浅埋煤层开采突水溃砂两相流的耦合数值研究

THE TWO-PHASE FLOW OF WATER-SAND INRUSH UNDER SHALLOW COAL SEAM MINING: A COUPLED NUMERICAL STUDY

为探究浅埋煤层开采上覆含水松散层水砂两相流动规律,采用基于离散元软件PFC3D和有限元软件GID的耦合数值方法,模拟了上覆岩层中预制理想单裂隙在不同开度和倾角条件下突水溃砂全过程,分析了裂隙通道所受接触力、水流速度、水砂间拖曳力随时步的变化规律。结果表明:裂隙开度和倾角会改变突水溃砂过程中水砂突涌类型,对覆岩所受接触力、水流速度及其稳定所需时间产生较大影响,水砂间拖曳力主要受裂隙倾角的影响。裂隙通道入口处即上覆岩层的顶层在突水溃砂初期所受接触力最大,处于最危险状态;水流速度稳定值和流动稳定所需时间分别与裂隙倾角和开度成线性相关;对比裂隙通道底面侧,倾向侧水砂间拖曳力较大,水砂突涌更加剧烈。

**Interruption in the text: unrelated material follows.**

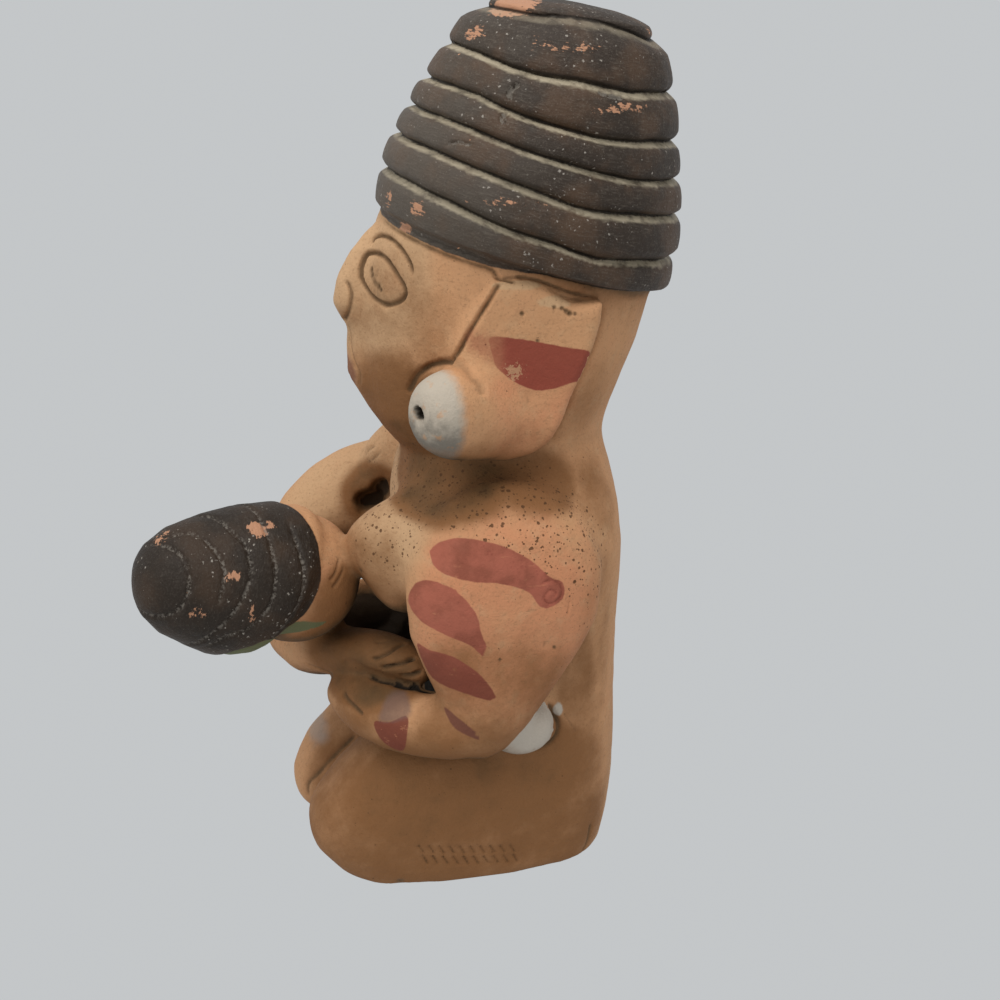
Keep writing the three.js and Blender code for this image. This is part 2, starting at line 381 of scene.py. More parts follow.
def outlineAt(form, share):
    return form["radius"] * np.interp(share, *zip(*form["widths"]))


def aroundTurban(points):
    # Where points lie on the turban: the share of its height, the angle in degrees, the radius
    x, y, z = points.T
    rimY, rimZ = turban["rim"]
    share = (z - rimZ) / turban["height"]
    for _ in range(8):
        tilt = turbanTilt(np.clip(share, -0.3, 1.1))
        share = (z - rimZ + (y - rimY) * np.tan(tilt)) / (turban["height"] + turban["lean"] * np.tan(tilt))
    across = (y - rimY - turban["lean"] * share) / np.cos(tilt)
    return share, np.degrees(np.arctan2(across, x)), np.hypot(x, across)


def onTurban(share, angle, radius):
    tilt = turbanTilt(share)
    across = radius * np.sin(np.radians(angle))
    rimY, rimZ = turban["rim"]
    x = radius * np.cos(np.radians(angle))
    y = rimY + turban["lean"] * share + across * np.cos(tilt)
    z = rimZ + turban["height"] * share - across * np.sin(tilt)
    return np.stack([x, y, z], axis=1)


def levelAt(steps, angle):
    return np.interp(angle, *zip(*steps), period=360)


def coilPlace(share, angle):
    # Which part of its coil a point is on, from 0 at its lower edge to 1, and the coil's number
    edges = [levelAt(coilRim, angle)] + [levelAt(furrow, angle) for furrow in coilFurrows]
    edges.append(np.full_like(share, 1.06))
    part = np.full_like(share, -1.0)
    coil = np.zeros(len(share), int)
    for number, (low, high) in enumerate(zip(edges, edges[1:])):
        inside = (share >= low) & (share < high)
        part[inside] = ((share - low) / (high - low))[inside]
        coil[inside] = number
    return part, coil


def shapeTurban(piece):
    points = readPoints(piece)
    share, angle, radius = aroundTurban(points)
    outline = outlineAt(turban, share)
    skin = (share > -0.02) & (share < 0.985) & (radius > outline - 7) & (radius < outline + 5)
    spots = points[skin]
    wander = 0.005 * softNoise(spots, 17) + 0.004 * softNoise(spots, 6, 3.1)
    part, coil = coilPlace(share[skin] + wander, angle[skin])
    lower = np.clip(1 - part / 0.24, 0, 1) ** 2
    upper = np.clip((part - 0.74) / 0.26, 0, 1) ** 1.8
    crownEase = ease((0.985 - share[skin]) / 0.03)
    notch = turban["notch"] * (1 - 0.35 * (coil >= 5)) * np.maximum(lower, upper)
    notch *= 1 + 0.22 * softNoise(spots, 11, 8.4)
    belly = turban["belly"] * np.sin(np.pi * np.clip(part, 0, 1)) + 0.35 * softNoise(spots, 14, 5.2)
    shaped = outline[skin] - notch + belly
    shaped = np.where(part < 0, radius[skin], shaped)
    held = crownEase * ease((share[skin] + 0.02) / 0.03)
    shaped = radius[skin] + (shaped - radius[skin]) * held
    points[skin] = onTurban(share[skin], angle[skin], shaped)
    writePoints(piece, points)
    print("turban coiled")


# Cap of the child: a smooth pointed cap with a spiral scratched round it

cap = {
    "face": (11, -60, 105),  # middle of the child's face
    "crown": (0.34, -0.91, 0.22),
    "edge": 7,
    "length": 45,
    "radius": 24.6,
    "slant": 22,
    "widths": [(0, 0.98), (0.2, 1), (0.4, 0.95), (0.6, 0.84), (0.78, 0.68), (0.9, 0.48), (0.97, 0.28),
               (1, 0.1)],
    "step": 0.7,  # how far the cap's edge stands above the face
    "tip": 2.4,  # what the rubbing took off its point
}

capRim = [(98, 0.177), (66, 0.110), (40, 0.029), (21, -0.05), (1, -0.08), (-14, -0.09), (-25, -0.06),
          (-34, 0.085), (-47, 0.286)]
capRim += [(-90, 0.35), (-135, 0.3), (-180, 0.2), (135, 0.2)]

capScratches = [
    [(69, 0.242), (41, 0.182), (22, 0.114), (1, 0.063), (-14, 0.064), (-32, 0.099), (-47, 0.27)],
    [(150, 0.44), (103, 0.405), (67, 0.386), (42, 0.349), (25, 0.311), (3, 0.279), (-19, 0.339),
     (-32, 0.456), (-60, 0.53)],
    [(120, 0.66), (88, 0.612), (62, 0.556), (47, 0.497), (20, 0.460), (-10, 0.507), (-47, 0.594),
     (-80, 0.62)],
    [(93, 0.884), (73, 0.759), (53, 0.683), (28, 0.62), (-4, 0.61)],
    [(120, 0.93), (80, 0.905), (60, 0.862), (42, 0.825), (20, 0.803), (-1, 0.806), (-22, 0.842),
     (-42, 0.905), (-80, 0.94), (-120, 0.945)],
    [(-100, 0.5), (-130, 0.47), (-170, 0.45), (-200, 0.42)],
    [(-100, 0.72), (-135, 0.7), (-175, 0.69), (-215, 0.68)],
]


def capAxes():
    crown = Vector(cap["crown"]).normalized()
    side = Vector((0, 0, 1)).cross(crown).normalized()
    return np.array([crown, side, crown.cross(side)])


def aroundCap(points):
    # The share of the cap's length, the angle (90 on top, 0 towards her left) and the radius
    length, wide, high = (capAxes() @ (points - cap["face"]).T)
    slant = math.tan(math.radians(cap["slant"]))
    share = (length - cap["edge"] + high * slant) / (cap["length"] + high * slant)
    return share, np.degrees(np.arctan2(high, wide)), np.hypot(wide, high)


def onCap(share, angle, radius):
    wide = radius * np.cos(np.radians(angle))
    high = radius * np.sin(np.radians(angle))
    slant = math.tan(math.radians(cap["slant"]))
    length = cap["edge"] + cap["length"] * share - high * slant * (1 - share)
    return np.stack([length, wide, high], axis=1) @ capAxes() + cap["face"]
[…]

In order to study the flow performance of mixed water-sand two-phase flow of the overlying water bearing loose bed under the shallow coal seam mining, a coupled numerical method based on discrete element software PFC3D and finite element software GID is used to simulate the whole processes of water-sand inrush in precast ideal fracture with different opening widths and dip angles in overlying rock strata. The analysis of the contact force of the fracture channel, flow velocity of water and the drag force between water and sand variation law along with time steps show that, the opening widths and dip angles of fracture change the flow patterns of water-sand flow inrush, and have great impact on the contact force of the fracture channel, flow velocity of water and the time of mixed water-sand flow. However, the drag force is mainly influenced by the dip angles of fissure channel. The fracture channel entrance is the most dangerous position, where has the largest contact force in the process of water-sand coupled flow. The final flow velocity of water and the time steps to stabilize the water velocity in the fissure are in linear correlation with the fracture angles and the fracture opening widths, respectively. The drag force is greater and water-sand inrush is more intense in dip side than underside of the fissure channel.